Im letzten Beitrag habe ich ja schon von einer ersten kleinen Weihnachtsfeier berichtet und ich kann euch versichern, dass der tanzende Weihnachtsmann keinesfalls eine Ausnahme war, sondern indischer Standard zu sein scheint. Entgegen meiner Erwartungen ist die Kommerzialisierung und „Verwestlichung“ in diesem Punkt voll und ganz nach hier durchgedrungen – von einem kleinen, ruhigen Fest im Privaten wie ich es aufgrund der christlichen Minderheit erwartet hatte, kann keine Rede sein. Wie ich bereits schon vorher festgestellt hatte, haben InderInnen anscheinend einen unglaublich großen Hang zum Kitsch, was sich in blinkenden Weihnachtsmännern, bunt leuchtenden Lichterketten und riesigen Krippen widerspiegelt.

Unsere (nach der bereits erwähnten Feier) erste größere Begegnung mit dem Fest, war die Weihnachtsfeier an der Schule: Dort wurden von den Schwestern an jedes Kind ein Minigeschenk ausgeteilt, alles war wunderschön (und vielleicht ein kleines bisschen kitschig) dekoriert – wir hatten sogar mit den Fünftklässlern selbst Girlanden aus Plastikflaschen gebastelt, die wir auch aufgehängt haben – und wir führten, zusammen mit den Kindern der vierten und fünften Klasse und – natürlich – einem Schüler im Weihnachtsmannkostüm zusammen einen Weihnachtstanz zu „We wish you a merry christmas!“ auf.

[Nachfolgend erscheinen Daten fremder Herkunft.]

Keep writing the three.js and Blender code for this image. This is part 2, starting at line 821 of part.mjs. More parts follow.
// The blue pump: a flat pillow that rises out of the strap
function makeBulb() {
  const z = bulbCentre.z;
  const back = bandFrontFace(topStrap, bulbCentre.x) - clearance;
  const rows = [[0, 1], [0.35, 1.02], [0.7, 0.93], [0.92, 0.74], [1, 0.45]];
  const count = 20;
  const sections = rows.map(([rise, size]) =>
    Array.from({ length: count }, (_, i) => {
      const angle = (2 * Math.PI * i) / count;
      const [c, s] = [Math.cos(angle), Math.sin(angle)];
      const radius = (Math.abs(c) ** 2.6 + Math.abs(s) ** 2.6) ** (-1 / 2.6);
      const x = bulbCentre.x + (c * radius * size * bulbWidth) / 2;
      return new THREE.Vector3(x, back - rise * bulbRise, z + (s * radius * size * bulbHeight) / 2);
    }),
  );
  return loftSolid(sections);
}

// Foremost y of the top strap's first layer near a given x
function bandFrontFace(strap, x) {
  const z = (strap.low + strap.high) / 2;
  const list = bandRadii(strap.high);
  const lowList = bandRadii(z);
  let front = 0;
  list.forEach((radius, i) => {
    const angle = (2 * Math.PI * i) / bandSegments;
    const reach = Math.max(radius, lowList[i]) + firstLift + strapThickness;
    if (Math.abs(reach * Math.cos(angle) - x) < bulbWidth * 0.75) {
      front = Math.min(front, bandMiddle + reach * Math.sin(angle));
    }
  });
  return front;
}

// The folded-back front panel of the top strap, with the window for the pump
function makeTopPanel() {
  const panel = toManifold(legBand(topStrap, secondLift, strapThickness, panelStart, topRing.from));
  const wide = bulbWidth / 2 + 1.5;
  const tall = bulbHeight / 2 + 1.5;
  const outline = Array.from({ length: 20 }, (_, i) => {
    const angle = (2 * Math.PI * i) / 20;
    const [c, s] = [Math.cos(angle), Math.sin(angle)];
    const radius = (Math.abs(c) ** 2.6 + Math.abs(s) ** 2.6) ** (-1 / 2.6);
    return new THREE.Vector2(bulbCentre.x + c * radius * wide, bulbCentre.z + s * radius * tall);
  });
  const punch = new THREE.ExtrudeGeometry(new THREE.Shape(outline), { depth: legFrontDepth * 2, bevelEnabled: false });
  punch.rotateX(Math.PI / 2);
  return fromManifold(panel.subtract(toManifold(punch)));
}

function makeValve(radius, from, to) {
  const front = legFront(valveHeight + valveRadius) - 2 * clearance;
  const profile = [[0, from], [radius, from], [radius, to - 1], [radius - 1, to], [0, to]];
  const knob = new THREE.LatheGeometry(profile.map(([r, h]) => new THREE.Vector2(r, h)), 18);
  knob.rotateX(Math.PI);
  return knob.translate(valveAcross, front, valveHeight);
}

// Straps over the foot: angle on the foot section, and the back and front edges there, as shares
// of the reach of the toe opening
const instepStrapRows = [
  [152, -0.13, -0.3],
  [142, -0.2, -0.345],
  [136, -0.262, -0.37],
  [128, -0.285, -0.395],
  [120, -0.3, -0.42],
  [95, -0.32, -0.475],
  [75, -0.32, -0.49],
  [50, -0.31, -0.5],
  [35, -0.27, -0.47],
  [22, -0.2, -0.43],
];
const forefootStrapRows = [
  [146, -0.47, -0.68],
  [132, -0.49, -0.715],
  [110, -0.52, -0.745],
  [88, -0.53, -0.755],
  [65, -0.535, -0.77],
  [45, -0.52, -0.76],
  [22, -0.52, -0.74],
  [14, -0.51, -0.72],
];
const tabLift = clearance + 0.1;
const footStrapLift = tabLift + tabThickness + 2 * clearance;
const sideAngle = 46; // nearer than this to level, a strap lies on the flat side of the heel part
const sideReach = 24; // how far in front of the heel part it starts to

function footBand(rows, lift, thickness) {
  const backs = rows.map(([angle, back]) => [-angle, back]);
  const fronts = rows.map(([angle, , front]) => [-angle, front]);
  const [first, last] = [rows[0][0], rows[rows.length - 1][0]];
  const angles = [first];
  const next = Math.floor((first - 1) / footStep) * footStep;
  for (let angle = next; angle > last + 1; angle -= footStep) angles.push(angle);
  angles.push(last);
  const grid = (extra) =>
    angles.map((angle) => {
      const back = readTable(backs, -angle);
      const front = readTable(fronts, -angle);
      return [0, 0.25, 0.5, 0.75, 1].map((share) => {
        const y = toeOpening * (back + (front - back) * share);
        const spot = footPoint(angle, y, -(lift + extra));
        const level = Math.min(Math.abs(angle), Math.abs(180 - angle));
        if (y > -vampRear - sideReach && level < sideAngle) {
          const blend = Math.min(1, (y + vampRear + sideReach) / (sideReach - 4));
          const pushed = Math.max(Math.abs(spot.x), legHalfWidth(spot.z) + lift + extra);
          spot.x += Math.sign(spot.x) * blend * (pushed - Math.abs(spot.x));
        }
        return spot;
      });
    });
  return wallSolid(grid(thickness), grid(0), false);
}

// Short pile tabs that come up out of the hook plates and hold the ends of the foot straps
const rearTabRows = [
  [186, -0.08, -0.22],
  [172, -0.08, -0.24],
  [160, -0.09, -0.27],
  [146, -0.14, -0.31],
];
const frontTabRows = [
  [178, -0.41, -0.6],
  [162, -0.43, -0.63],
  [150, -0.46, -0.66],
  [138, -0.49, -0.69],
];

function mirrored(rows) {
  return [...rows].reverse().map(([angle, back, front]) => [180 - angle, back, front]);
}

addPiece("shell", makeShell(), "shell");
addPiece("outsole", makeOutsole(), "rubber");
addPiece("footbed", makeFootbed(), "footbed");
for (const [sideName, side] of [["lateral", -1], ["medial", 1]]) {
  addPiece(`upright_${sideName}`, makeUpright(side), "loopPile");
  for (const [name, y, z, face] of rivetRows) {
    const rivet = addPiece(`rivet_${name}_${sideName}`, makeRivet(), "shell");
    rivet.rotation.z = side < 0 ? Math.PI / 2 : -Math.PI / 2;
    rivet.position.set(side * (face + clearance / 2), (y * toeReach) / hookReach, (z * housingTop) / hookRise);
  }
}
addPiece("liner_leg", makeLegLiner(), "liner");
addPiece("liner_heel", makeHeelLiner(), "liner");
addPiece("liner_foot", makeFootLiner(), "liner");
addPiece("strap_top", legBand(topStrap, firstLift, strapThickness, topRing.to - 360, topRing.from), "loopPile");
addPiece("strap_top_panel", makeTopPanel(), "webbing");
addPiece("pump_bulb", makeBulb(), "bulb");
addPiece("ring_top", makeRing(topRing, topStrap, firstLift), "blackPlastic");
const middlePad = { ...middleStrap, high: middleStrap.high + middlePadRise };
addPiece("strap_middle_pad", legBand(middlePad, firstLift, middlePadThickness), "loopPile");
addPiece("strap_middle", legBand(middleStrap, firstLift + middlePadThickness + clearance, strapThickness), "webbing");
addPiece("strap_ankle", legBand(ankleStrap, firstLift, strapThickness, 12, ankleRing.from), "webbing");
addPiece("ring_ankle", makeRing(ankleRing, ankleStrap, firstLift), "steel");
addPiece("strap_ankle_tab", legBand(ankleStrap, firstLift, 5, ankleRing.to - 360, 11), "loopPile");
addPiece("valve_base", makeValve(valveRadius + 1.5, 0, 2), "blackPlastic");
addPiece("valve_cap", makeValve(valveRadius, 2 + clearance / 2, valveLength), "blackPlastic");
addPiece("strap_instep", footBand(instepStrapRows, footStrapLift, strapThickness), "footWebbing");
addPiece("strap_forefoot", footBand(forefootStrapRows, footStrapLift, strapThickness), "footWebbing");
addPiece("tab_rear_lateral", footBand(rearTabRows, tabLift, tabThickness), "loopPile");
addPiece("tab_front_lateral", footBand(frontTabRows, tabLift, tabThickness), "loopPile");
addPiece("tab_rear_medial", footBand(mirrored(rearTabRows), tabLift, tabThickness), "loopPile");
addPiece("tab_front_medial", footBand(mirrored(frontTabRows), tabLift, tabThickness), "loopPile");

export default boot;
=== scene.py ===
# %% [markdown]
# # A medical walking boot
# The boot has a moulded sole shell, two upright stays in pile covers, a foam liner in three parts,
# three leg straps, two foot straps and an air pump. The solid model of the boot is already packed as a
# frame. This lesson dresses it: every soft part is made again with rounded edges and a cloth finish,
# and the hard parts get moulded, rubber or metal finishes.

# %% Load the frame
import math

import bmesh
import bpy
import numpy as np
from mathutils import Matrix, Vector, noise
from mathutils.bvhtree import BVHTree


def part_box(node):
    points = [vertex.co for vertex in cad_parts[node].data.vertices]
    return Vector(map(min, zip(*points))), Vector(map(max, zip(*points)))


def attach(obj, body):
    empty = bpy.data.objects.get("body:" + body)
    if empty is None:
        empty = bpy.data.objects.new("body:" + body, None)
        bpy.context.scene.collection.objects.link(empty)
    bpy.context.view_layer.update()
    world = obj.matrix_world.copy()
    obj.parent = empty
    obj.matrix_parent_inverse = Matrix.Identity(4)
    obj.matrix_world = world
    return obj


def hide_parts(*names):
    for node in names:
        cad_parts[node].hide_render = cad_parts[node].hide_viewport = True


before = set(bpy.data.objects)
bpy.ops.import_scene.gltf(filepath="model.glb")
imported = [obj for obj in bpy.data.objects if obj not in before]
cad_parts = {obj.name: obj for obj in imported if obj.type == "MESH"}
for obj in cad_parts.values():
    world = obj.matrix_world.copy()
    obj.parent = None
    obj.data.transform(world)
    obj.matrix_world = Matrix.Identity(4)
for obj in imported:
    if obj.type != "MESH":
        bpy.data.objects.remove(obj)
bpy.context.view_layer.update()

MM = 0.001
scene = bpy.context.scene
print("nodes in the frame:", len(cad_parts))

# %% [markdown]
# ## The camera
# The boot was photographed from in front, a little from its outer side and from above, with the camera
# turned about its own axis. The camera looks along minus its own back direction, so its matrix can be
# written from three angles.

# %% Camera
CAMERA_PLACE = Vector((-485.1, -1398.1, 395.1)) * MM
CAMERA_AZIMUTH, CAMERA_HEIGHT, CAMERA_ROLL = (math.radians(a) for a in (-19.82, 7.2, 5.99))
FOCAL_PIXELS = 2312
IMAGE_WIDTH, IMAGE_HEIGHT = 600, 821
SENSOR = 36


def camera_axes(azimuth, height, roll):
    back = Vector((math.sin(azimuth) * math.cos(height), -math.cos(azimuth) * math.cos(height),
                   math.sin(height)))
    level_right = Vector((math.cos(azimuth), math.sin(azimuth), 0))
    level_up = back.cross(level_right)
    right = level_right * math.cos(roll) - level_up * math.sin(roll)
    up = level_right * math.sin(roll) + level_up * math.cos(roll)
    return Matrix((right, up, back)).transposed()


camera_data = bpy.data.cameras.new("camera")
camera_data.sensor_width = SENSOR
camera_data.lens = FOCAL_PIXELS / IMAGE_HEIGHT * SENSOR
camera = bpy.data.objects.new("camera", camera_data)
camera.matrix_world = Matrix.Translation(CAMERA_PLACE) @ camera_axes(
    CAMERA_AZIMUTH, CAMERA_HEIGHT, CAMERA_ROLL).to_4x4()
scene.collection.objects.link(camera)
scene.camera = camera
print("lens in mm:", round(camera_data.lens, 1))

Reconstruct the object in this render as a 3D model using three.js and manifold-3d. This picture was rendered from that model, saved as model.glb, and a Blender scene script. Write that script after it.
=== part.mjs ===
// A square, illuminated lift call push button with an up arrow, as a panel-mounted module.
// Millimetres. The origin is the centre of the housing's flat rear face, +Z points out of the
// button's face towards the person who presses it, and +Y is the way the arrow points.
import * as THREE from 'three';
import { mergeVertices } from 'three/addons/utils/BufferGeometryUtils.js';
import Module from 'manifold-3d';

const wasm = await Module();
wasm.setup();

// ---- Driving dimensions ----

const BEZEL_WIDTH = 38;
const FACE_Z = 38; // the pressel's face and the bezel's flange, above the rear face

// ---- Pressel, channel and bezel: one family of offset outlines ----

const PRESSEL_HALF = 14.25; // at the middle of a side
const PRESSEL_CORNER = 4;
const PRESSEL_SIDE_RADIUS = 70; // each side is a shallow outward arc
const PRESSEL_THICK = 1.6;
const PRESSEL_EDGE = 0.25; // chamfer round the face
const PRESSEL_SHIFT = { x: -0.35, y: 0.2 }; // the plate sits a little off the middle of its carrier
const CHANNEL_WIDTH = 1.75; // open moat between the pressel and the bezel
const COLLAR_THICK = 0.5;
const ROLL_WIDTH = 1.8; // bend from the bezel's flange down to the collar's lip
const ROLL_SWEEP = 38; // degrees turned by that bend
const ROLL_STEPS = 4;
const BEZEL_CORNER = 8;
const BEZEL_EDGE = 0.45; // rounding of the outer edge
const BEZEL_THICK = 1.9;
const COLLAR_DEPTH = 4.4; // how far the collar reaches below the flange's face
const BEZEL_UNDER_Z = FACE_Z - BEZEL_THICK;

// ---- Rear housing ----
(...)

Natürlich musste jeder von uns auch eine Weihnachtsmütze tragen, ohne die anscheinend nach Schwesternmeinung gar nichts geht. Wir haben uns zurückgehalten, ihnen davon zu erzählen, wie sehr sie alle von einer Coca-Cola Werbefigur beeindruckt sind, die möglicherweise eher wenig mit einem christlichen Weltbild zu tun hat, sondern uns lieber von ihrer fast kindlichen Freude anstecken lassen.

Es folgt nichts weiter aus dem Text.